┌──
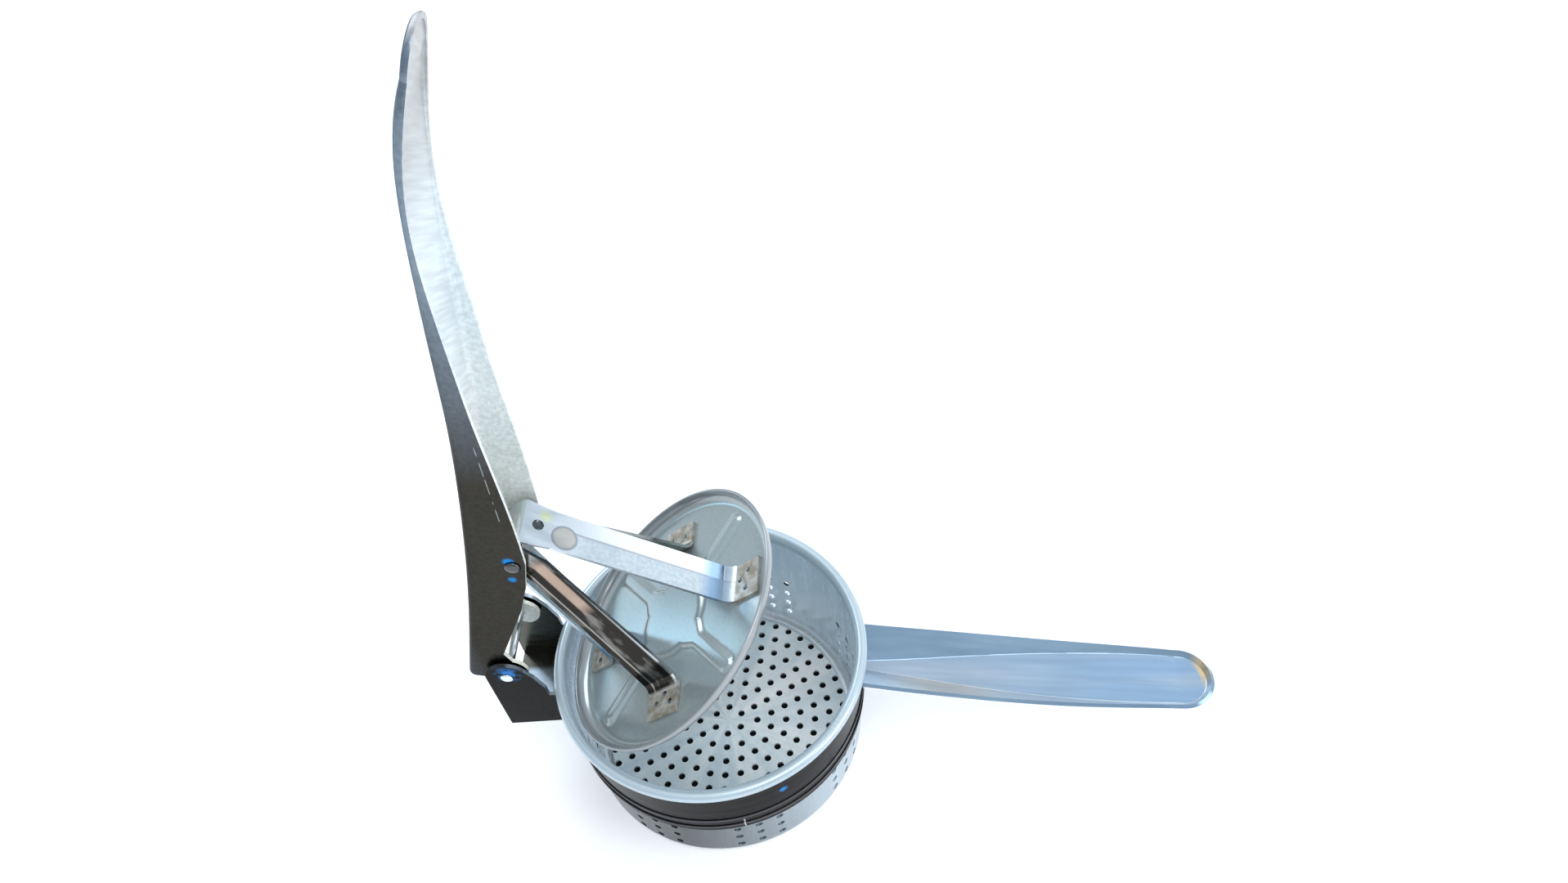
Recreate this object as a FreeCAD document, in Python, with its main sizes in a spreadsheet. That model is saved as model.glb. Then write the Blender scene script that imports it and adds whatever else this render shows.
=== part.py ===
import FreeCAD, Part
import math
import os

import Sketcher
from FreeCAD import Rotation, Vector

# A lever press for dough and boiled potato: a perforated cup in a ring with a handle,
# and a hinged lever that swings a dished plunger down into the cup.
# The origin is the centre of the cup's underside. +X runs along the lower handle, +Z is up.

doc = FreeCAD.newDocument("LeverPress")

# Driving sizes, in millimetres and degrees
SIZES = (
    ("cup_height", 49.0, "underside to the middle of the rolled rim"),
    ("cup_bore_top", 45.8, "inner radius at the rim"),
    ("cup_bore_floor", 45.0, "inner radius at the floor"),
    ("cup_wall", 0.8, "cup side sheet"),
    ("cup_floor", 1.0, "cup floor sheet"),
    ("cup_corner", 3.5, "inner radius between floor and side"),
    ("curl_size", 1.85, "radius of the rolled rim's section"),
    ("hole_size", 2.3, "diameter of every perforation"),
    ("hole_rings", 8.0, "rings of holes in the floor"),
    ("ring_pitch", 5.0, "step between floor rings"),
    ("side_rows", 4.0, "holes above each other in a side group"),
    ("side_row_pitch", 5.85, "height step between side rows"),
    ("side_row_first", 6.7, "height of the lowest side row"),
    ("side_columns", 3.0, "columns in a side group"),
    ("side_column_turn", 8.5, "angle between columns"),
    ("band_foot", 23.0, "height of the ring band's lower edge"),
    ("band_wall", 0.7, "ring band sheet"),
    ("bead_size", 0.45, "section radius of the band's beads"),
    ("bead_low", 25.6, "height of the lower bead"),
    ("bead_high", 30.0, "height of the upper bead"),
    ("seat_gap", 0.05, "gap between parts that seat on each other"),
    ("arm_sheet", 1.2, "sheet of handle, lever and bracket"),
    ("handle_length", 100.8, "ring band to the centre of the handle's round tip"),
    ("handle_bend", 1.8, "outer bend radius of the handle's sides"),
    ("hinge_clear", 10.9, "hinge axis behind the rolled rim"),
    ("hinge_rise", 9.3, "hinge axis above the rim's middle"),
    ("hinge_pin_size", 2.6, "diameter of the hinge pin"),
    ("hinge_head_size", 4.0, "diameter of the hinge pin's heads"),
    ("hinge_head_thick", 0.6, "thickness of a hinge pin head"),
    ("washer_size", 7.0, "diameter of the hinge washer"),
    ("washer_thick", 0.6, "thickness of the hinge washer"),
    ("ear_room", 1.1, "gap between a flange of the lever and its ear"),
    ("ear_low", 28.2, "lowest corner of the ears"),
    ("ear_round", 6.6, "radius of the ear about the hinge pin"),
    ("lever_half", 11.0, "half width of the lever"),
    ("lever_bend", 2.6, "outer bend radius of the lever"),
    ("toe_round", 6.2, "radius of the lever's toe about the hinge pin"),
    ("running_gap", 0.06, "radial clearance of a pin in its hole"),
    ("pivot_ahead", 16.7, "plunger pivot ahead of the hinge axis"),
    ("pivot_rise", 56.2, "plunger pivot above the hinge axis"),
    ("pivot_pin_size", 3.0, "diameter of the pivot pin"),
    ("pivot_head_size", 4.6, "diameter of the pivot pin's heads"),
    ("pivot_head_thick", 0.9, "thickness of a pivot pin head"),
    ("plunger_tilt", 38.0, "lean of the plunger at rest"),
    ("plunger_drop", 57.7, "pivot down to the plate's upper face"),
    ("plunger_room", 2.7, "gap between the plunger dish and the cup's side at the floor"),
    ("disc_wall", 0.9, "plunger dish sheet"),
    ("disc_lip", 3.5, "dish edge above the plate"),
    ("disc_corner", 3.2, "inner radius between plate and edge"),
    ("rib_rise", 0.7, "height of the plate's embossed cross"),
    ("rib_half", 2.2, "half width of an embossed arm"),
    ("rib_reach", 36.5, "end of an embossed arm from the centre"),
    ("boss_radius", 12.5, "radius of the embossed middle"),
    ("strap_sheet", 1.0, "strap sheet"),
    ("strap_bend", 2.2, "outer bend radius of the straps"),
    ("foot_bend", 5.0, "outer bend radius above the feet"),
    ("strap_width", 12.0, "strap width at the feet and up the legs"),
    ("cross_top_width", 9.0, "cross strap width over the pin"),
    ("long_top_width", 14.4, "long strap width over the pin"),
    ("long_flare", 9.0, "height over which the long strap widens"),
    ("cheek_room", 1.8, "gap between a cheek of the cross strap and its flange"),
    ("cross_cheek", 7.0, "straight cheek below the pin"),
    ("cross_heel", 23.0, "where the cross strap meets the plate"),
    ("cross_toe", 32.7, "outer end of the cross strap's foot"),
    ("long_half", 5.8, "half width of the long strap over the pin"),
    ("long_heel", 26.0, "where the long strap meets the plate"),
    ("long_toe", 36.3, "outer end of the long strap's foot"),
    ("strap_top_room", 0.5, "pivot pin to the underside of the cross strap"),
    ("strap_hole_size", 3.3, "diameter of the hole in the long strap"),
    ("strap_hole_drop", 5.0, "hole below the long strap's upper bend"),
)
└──
#### [EXERCISE]
Quote each line of the data above exactly as written.

#### [SOLUTION TO THIS TASK]
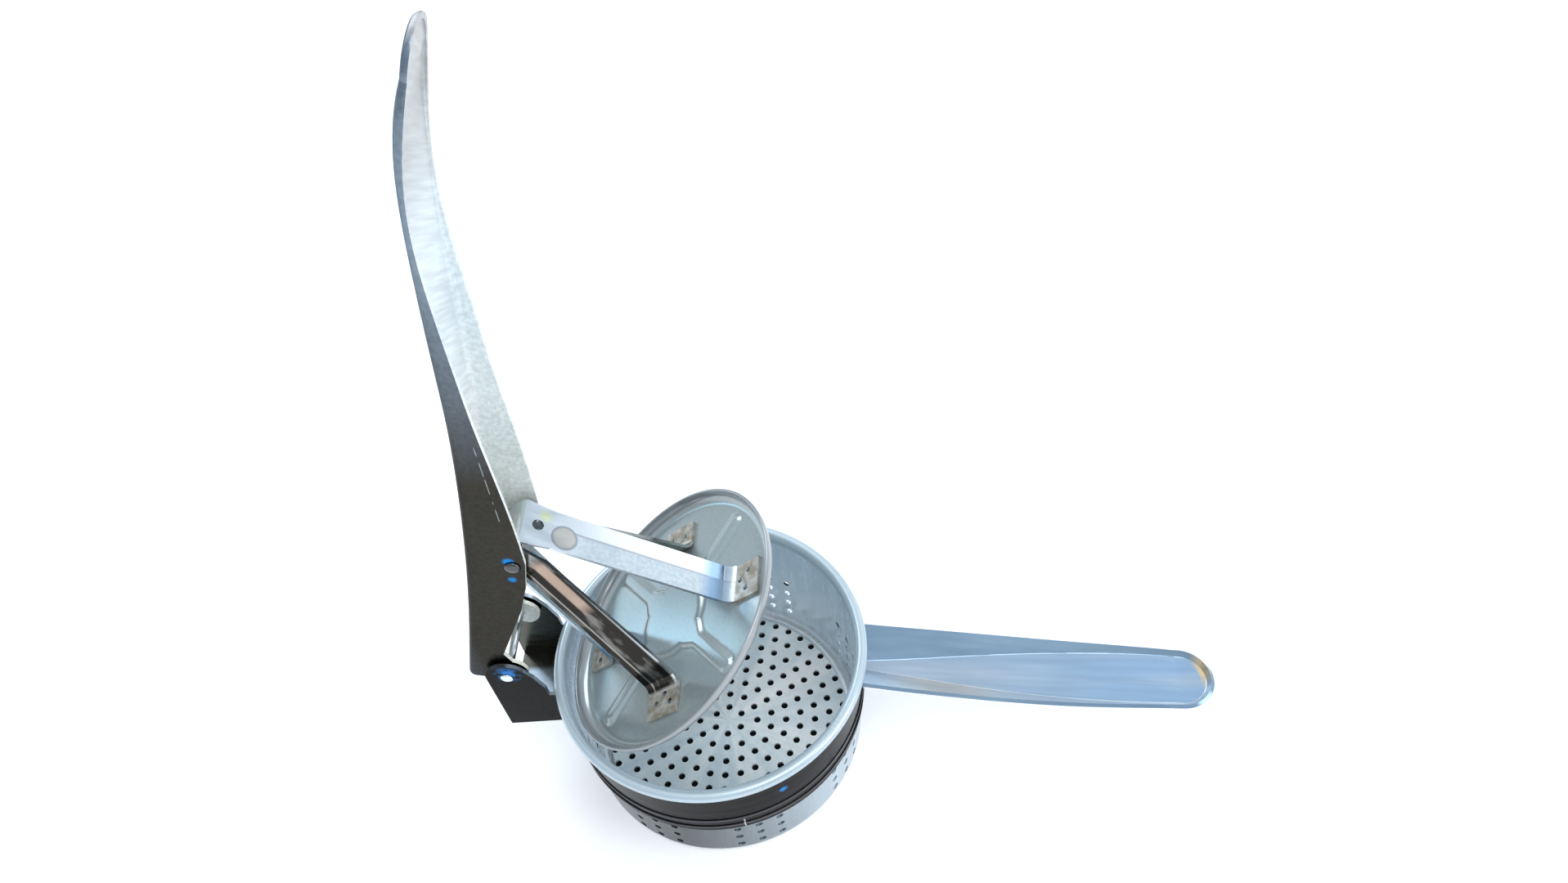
Recreate this object as a FreeCAD document, in Python, with its main sizes in a spreadsheet. That model is saved as model.glb. Then write the Blender scene script that imports it and adds whatever else this render shows.
=== part.py ===
import FreeCAD, Part
import math
import os

import Sketcher
from FreeCAD import Rotation, Vector

# A lever press for dough and boiled potato: a perforated cup in a ring with a handle,
# and a hinged lever that swings a dished plunger down into the cup.
# The origin is the centre of the cup's underside. +X runs along the lower handle, +Z is up.

doc = FreeCAD.newDocument("LeverPress")

# Driving sizes, in millimetres and degrees
SIZES = (
    ("cup_height", 49.0, "underside to the middle of the rolled rim"),
    ("cup_bore_top", 45.8, "inner radius at the rim"),
    ("cup_bore_floor", 45.0, "inner radius at the floor"),
    ("cup_wall", 0.8, "cup side sheet"),
    ("cup_floor", 1.0, "cup floor sheet"),
    ("cup_corner", 3.5, "inner radius between floor and side"),
    ("curl_size", 1.85, "radius of the rolled rim's section"),
    ("hole_size", 2.3, "diameter of every perforation"),
    ("hole_rings", 8.0, "rings of holes in the floor"),
    ("ring_pitch", 5.0, "step between floor rings"),
    ("side_rows", 4.0, "holes above each other in a side group"),
    ("side_row_pitch", 5.85, "height step between side rows"),
    ("side_row_first", 6.7, "height of the lowest side row"),
    ("side_columns", 3.0, "columns in a side group"),
    ("side_column_turn", 8.5, "angle between columns"),
    ("band_foot", 23.0, "height of the ring band's lower edge"),
    ("band_wall", 0.7, "ring band sheet"),
    ("bead_size", 0.45, "section radius of the band's beads"),
    ("bead_low", 25.6, "height of the lower bead"),
    ("bead_high", 30.0, "height of the upper bead"),
    ("seat_gap", 0.05, "gap between parts that seat on each other"),
    ("arm_sheet", 1.2, "sheet of handle, lever and bracket"),
    ("handle_length", 100.8, "ring band to the centre of the handle's round tip"),
    ("handle_bend", 1.8, "outer bend radius of the handle's sides"),
    ("hinge_clear", 10.9, "hinge axis behind the rolled rim"),
    ("hinge_rise", 9.3, "hinge axis above the rim's middle"),
    ("hinge_pin_size", 2.6, "diameter of the hinge pin"),
    ("hinge_head_size", 4.0, "diameter of the hinge pin's heads"),
    ("hinge_head_thick", 0.6, "thickness of a hinge pin head"),
    ("washer_size", 7.0, "diameter of the hinge washer"),
    ("washer_thick", 0.6, "thickness of the hinge washer"),
    ("ear_room", 1.1, "gap between a flange of the lever and its ear"),
    ("ear_low", 28.2, "lowest corner of the ears"),
    ("ear_round", 6.6, "radius of the ear about the hinge pin"),
    ("lever_half", 11.0, "half width of the lever"),
    ("lever_bend", 2.6, "outer bend radius of the lever"),
    ("toe_round", 6.2, "radius of the lever's toe about the hinge pin"),
    ("running_gap", 0.06, "radial clearance of a pin in its hole"),
    ("pivot_ahead", 16.7, "plunger pivot ahead of the hinge axis"),
    ("pivot_rise", 56.2, "plunger pivot above the hinge axis"),
    ("pivot_pin_size", 3.0, "diameter of the pivot pin"),
    ("pivot_head_size", 4.6, "diameter of the pivot pin's heads"),
    ("pivot_head_thick", 0.9, "thickness of a pivot pin head"),
    ("plunger_tilt", 38.0, "lean of the plunger at rest"),
    ("plunger_drop", 57.7, "pivot down to the plate's upper face"),
    ("plunger_room", 2.7, "gap between the plunger dish and the cup's side at the floor"),
    ("disc_wall", 0.9, "plunger dish sheet"),
    ("disc_lip", 3.5, "dish edge above the plate"),
    ("disc_corner", 3.2, "inner radius between plate and edge"),
    ("rib_rise", 0.7, "height of the plate's embossed cross"),
    ("rib_half", 2.2, "half width of an embossed arm"),
    ("rib_reach", 36.5, "end of an embossed arm from the centre"),
    ("boss_radius", 12.5, "radius of the embossed middle"),
    ("strap_sheet", 1.0, "strap sheet"),
    ("strap_bend", 2.2, "outer bend radius of the straps"),
    ("foot_bend", 5.0, "outer bend radius above the feet"),
    ("strap_width", 12.0, "strap width at the feet and up the legs"),
    ("cross_top_width", 9.0, "cross strap width over the pin"),
    ("long_top_width", 14.4, "long strap width over the pin"),
    ("long_flare", 9.0, "height over which the long strap widens"),
    ("cheek_room", 1.8, "gap between a cheek of the cross strap and its flange"),
    ("cross_cheek", 7.0, "straight cheek below the pin"),
    ("cross_heel", 23.0, "where the cross strap meets the plate"),
    ("cross_toe", 32.7, "outer end of the cross strap's foot"),
    ("long_half", 5.8, "half width of the long strap over the pin"),
    ("long_heel", 26.0, "where the long strap meets the plate"),
    ("long_toe", 36.3, "outer end of the long strap's foot"),
    ("strap_top_room", 0.5, "pivot pin to the underside of the cross strap"),
    ("strap_hole_size", 3.3, "diameter of the hole in the long strap"),
    ("strap_hole_drop", 5.0, "hole below the long strap's upper bend"),
)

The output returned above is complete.